• [Problem statement]:
Please take the entries below from the first line through the line containing "and colours of" and repeat them exactly, leaving out everything after.

• [Input data]:
┄┄┄┄┄┄┄┄┄┄

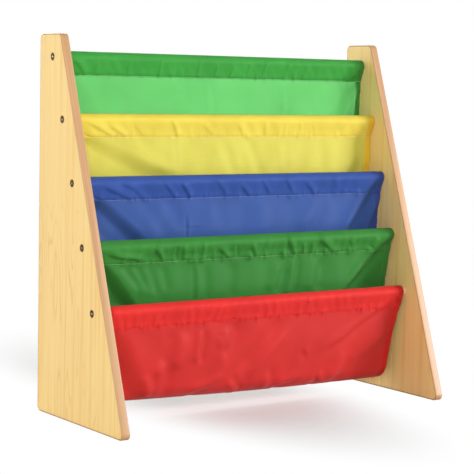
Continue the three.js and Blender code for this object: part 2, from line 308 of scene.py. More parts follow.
class BoardSettings(bpy.types.PropertyGroup):
    """Sizes and colours of the two side boards and their edge bands."""

    depth_at_floor: bpy.props.FloatProperty(
        name="Depth at the floor", description="To the sharp corner of front edge and floor", default=268 * MM,
        unit="LENGTH",
    )
    depth_at_top: bpy.props.FloatProperty(
        name="Depth at the top", description="To the sharp corners of the top edge", default=65 * MM, unit="LENGTH",
    )
    corner_radius: bpy.props.FloatProperty(
        name="Corner radius", description="Rounding of each board's four corners", default=9 * MM, unit="LENGTH",
    )
    band_thickness: bpy.props.FloatProperty(
        name="Band thickness", description="Thickness of the glued edge band", default=2 * MM, unit="LENGTH",
    )
    arris_radius: bpy.props.FloatProperty(
        name="Arris radius", description="Rounding of the band's long edges", default=1.5 * MM, unit="LENGTH",
    )
    face_colour: bpy.props.FloatVectorProperty(
        name="Face colour", description="Main tone of the printed pine", default=colour_default("f4d28a"),
        subtype="COLOR", min=0, max=1,
    )
    grain_colour: bpy.props.FloatVectorProperty(
        name="Grain colour", description="Tone of the printed late wood", default=colour_default("dba864"),
        subtype="COLOR", min=0, max=1,
    )
    band_colour: bpy.props.FloatVectorProperty(
        name="Band colour", description="Main tone of the edge band", default=colour_default("cb9d6f"),
        subtype="COLOR", min=0, max=1,
    )


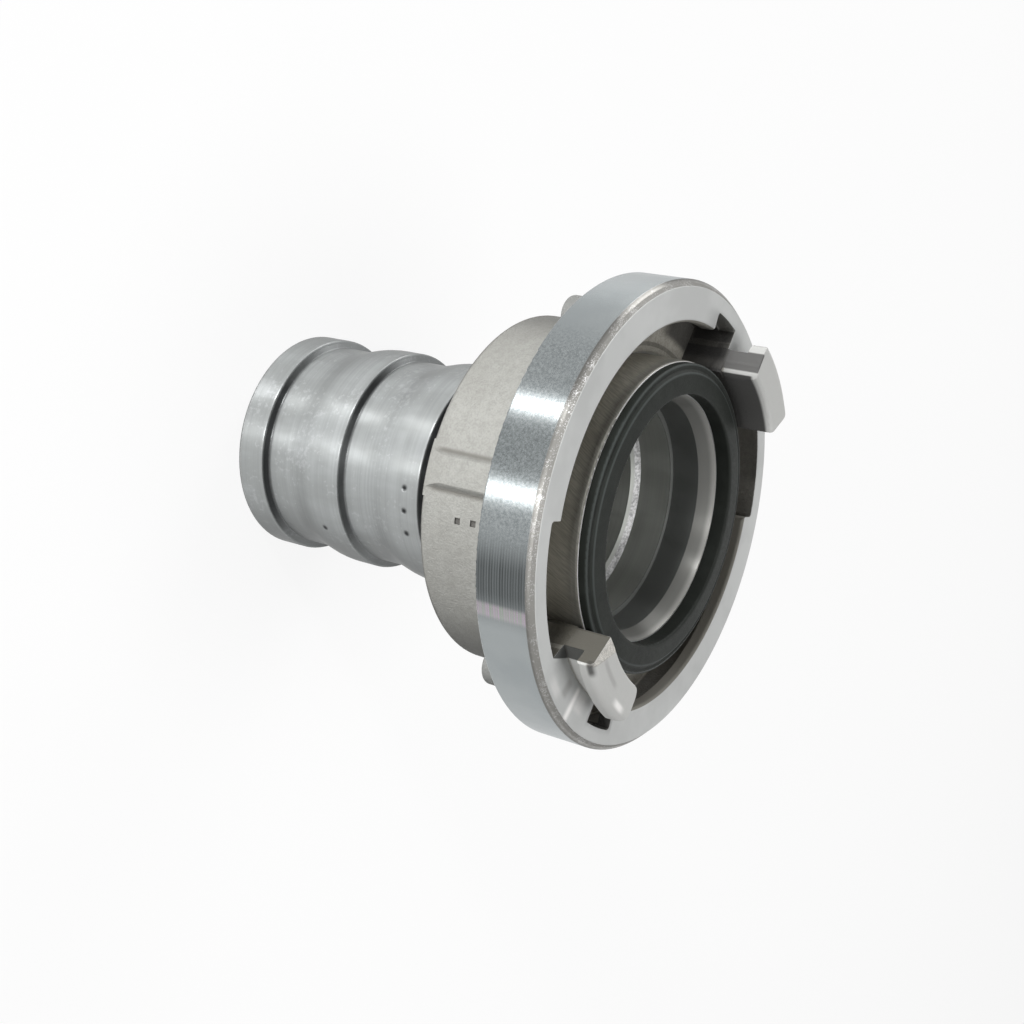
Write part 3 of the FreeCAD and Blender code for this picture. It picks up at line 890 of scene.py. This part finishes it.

┄┄┄┄┄┄┄┄┄┄

• [Finished exercise]:
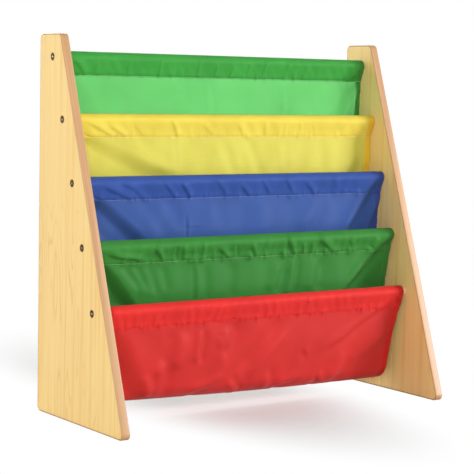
Continue the three.js and Blender code for this object: part 2, from line 308 of scene.py. More parts follow.
class BoardSettings(bpy.types.PropertyGroup):
    """Sizes and colours of the two side boards and their edge bands."""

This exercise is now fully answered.